In contemporary discourse, some critics frame maritime regulation as an arena for broader social engineering. From a pragmatic, business-friendly viewpoint, the priority is ensuring reliable cargo movement and securing capital for ships and ports, not advancing ideological agendas. Proponents argue that a stable, predictable maritime regime lowers costs for consumers and increases national competitiveness in global markets. See Jones Act for jurisdiction-specific debates about labor, safety, and domestic maritime capability, and General average for how risk-sharing rules affect decision-making at sea.

Modern developments

  • Digitalization and data: Modern admiralty practice increasingly incorporates maritime data, tracking, and electronic documentation to speed up enforcement and reduce dispute resolution times. See Digital globalization and Electronic documents in maritime practice.
  • Environmental and safety regimes: The interaction of traditional remedies with MARPOL-type standards demonstrates the ongoing balance between economic efficiency and environmental responsibility. See MARPOL and Pollution.

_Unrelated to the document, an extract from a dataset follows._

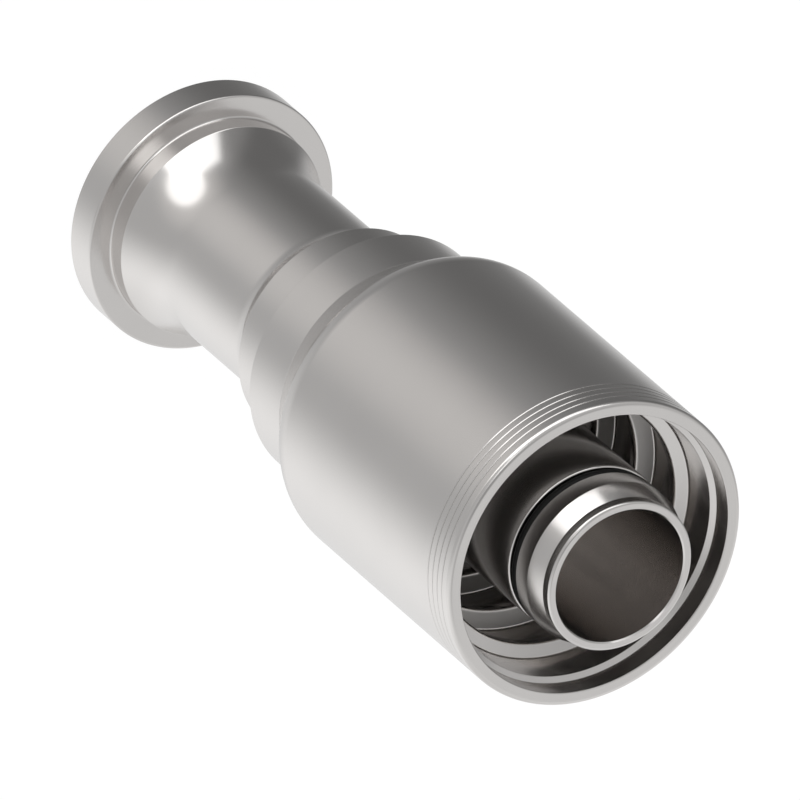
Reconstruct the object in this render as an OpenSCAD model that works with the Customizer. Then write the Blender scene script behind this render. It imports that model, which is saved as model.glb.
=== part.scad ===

  • Autonomous ships and technology: As vessels adopt automated systems, questions arise about liability for autonomous operations, cyber risk, and the allocation of fault among crew, operators, and manufacturers. See Autonomous ship and Cybersecurity in maritime.
  • Sanctions and enforcement at sea: In a geopolitically tense environment, admiralty mechanisms intersect with sanctions regimes and port state control, affecting how claims are pursued and how vessels are treated on the high seas. See Sanctions and Piracy as related areas.